The problem with governments taking larger roles in audits or directing audit firms is that this would necessarily result in the audit profession becoming slower in responding to the needs of changing business and far less useful (if that is possible) to the day to day needs of their clients and their clients' investors. It would also replace the perceived problem of the deleterious influence of economic consideration on the accuracy and usefulness of the audit with a problem of political considerations (think of the ramifications of CO2 emissions related disclosure and risk assessment requirements) doing the same.

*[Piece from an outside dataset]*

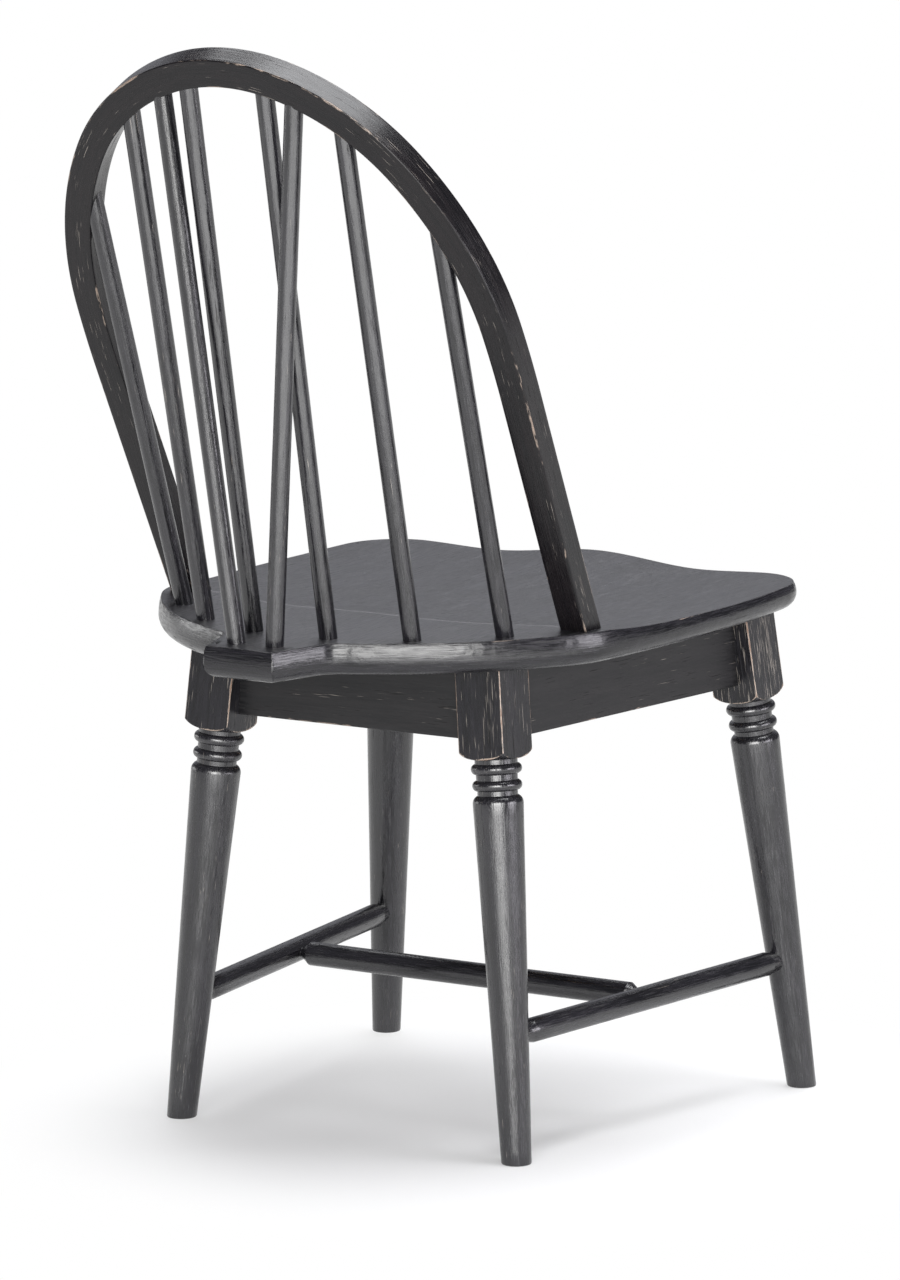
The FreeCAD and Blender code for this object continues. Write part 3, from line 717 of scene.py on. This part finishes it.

As for audit insurance, for better or worse, the audit firms do act in effect as underwriters to Boards and investors of not the risk of inaccurate financial reporting but of business reverses and failure. Unfortunately the premiums charged (audit fees) do not accurately account for or reflect the true underlying business risk as the audit is not designed to determine that. Furthermore, the audit fee/risk calculus is further confused when other fees from the audit client are considered (as the case of Enron and numerous incidents at most of the large audit firms suggest). As the profession does not set audit fees appropriately, there might be a benefit from involving those large insurance institutions who are adept at evaluating existential risk and charging appropriately.

The audit profession is largely a creation of government requirements rather than market demand. If there was no requirement for an formal audit imposed by the SEC, what services would audit clients demand of the profession? What would they rather pay for? Since companies are forced by governments to have audits, the profession should try as much as possible to understand the value actually provided, provide those services that deliver that value, and charge appropriately. It is hard for an industry made up of highly competitive professional groups to move as an industry away from current practices and adopt a new approach. It is also hard for a profession with such a focus on consistency, year to year, to make changes like this, but the current situation is obviously far from the best.